O trabalho em plataformas digitais é subcontratado por empresas no hemisfério norte e realizado por trabalhadores no hemisfério sul, que ganham menos que os que estão nos países desenvolvidos.
Também a duração do tempo de trabalho é diferente, consoante o tipo de plataforma: nas de “geolocalização” pode atingir as 65h/semana, em média; nas de entregas, 59h/semana. Ainda assim, muitos dos trabalhadores revelaram que gostavam de trabalhar mais horas, para poderem ganhar mais.
As plataformas assumem que estas pessoas são prestadores de serviços e por isso, segundo a Organização Internacional do Trabalho, há grandes lacunas no que diz respeito à segurança e saúde, acidentes de trabalho, subsídios de desemprego e de invalidez ou pensões de velhice. E a pandemia só acentuou os problemas destes trabalhadores sem proteção social e de saúde, especialmente, para os das plataformas de geolocalização.
Por isso, a Organização Internacional do Trabalho considera que é preciso agir.
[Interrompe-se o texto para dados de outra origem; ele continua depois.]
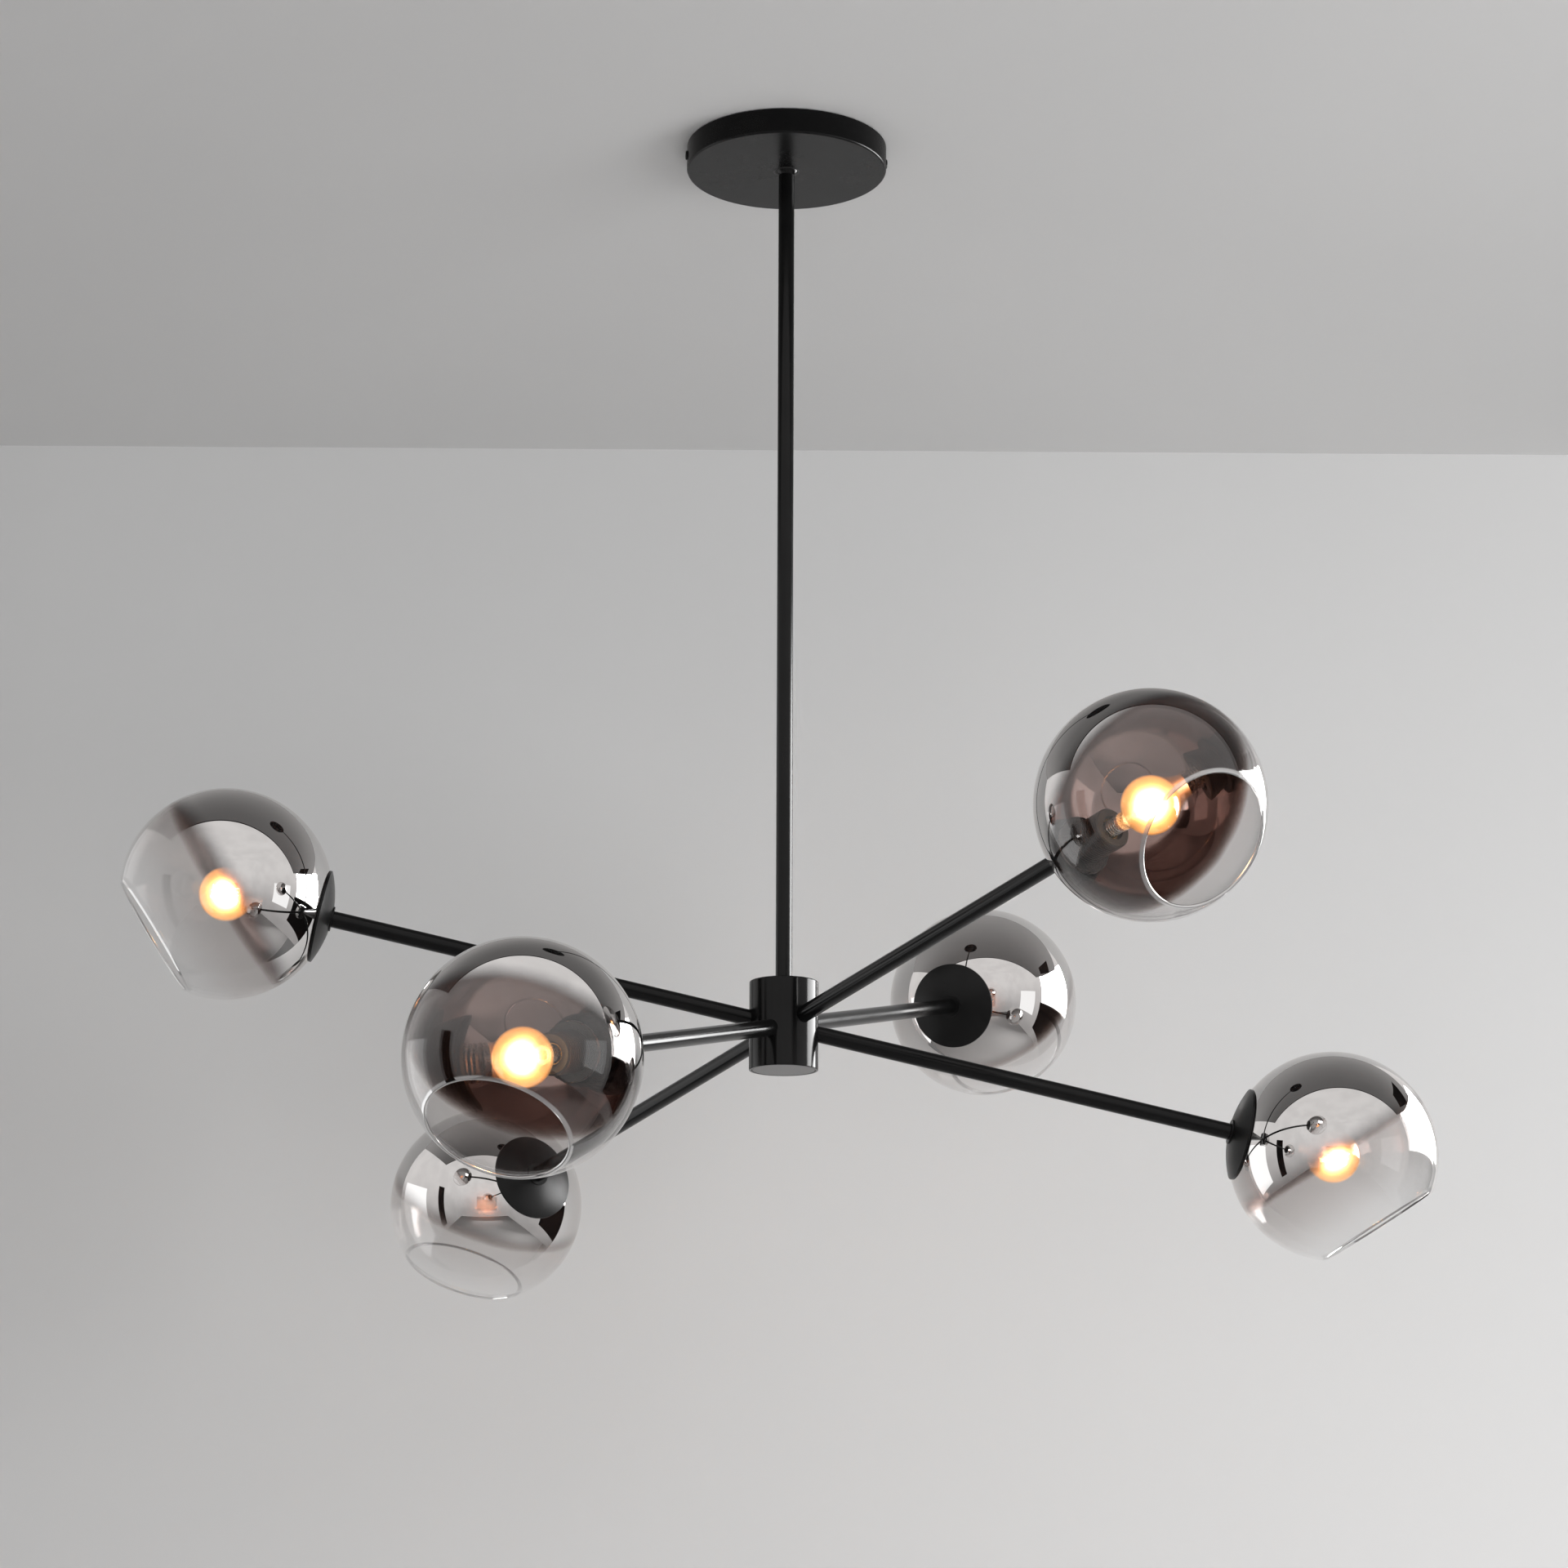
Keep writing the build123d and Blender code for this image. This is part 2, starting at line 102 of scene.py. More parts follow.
# ------------------------------------------------------------------ node helpers
class Tree:
    """A material's node tree, with short calls for the nodes used here."""

    def __init__(self, name):
        self.mat = bpy.data.materials.new(name)
        self.mat.use_nodes = True
        self.nt = self.mat.node_tree
        self.nt.nodes.clear()
        self.out = self.nt.nodes.new("ShaderNodeOutputMaterial")

    def node(self, kind, **attrs):
        n = self.nt.nodes.new("ShaderNode" + kind)
        for k, v in attrs.items():
            setattr(n, k, v)
        return n

    def put(self, socket, value):
        if isinstance(value, bpy.types.NodeSocket):
            self.nt.links.new(value, socket)
        elif isinstance(value, (tuple, list, Vector)) and socket.type == "RGBA":
            socket.default_value = (*value, 1.0) if len(value) == 3 else value
        else:
            socket.default_value = value

    def maths(self, op, a, b=0.0, c=0.0, clamp=False):
        n = self.node("Math", operation=op, use_clamp=clamp)
        for s, v in zip(n.inputs, (a, b, c)):
            self.put(s, v)
        return n.outputs[0]

    def vec(self, op, a, b=None, scale=None):
        n = self.node("VectorMath", operation=op)
        self.put(n.inputs[0], a)
        if b is not None:
            self.put(n.inputs[1], b)
        if scale is not None:
            self.put(n.inputs["Scale"], scale)
        return n.outputs["Value"] if op in ("DOT_PRODUCT", "LENGTH") else n.outputs[0]

    def ramp(self, x, a, b, to_a=0.0, to_b=1.0, smooth=True):
        n = self.node("MapRange", interpolation_type="SMOOTHSTEP" if smooth else "LINEAR")
        for s, v in zip(n.inputs, (x, a, b, to_a, to_b)):
            self.put(s, v)
        return n.outputs[0]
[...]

Alguns países já avançaram com medidas que exigem às plataformas a responsabilidade por diversos tipos de proteção; noutros, foram obrigadas a assumir estas pessoas como seus trabalhadores, com contratos.
Mas como as plataformas operam em múltiplas jurisdições, a OIT considera que é preciso apostar no diálogo e coordenação de políticas a nível internacional para garantir a aplicação das normas internacionais do trabalho. E apela ao diálogo social e à cooperação a nível regulatório entre plataformas de trabalho digitais, trabalhadores e governos.
O objetivo é que os trabalhadores das plataformas tenham uma situação profissional definida e tenham acesso a direitos e benefícios sociais, decorrentes do trabalho realizado.
Para o diretor geral da OIT, Guy Ryder, “todos os trabalhadores e trabalhadoras, independentemente do seu estatuto profissional, precisam de poder exercer os seus direitos fundamentais no trabalho”.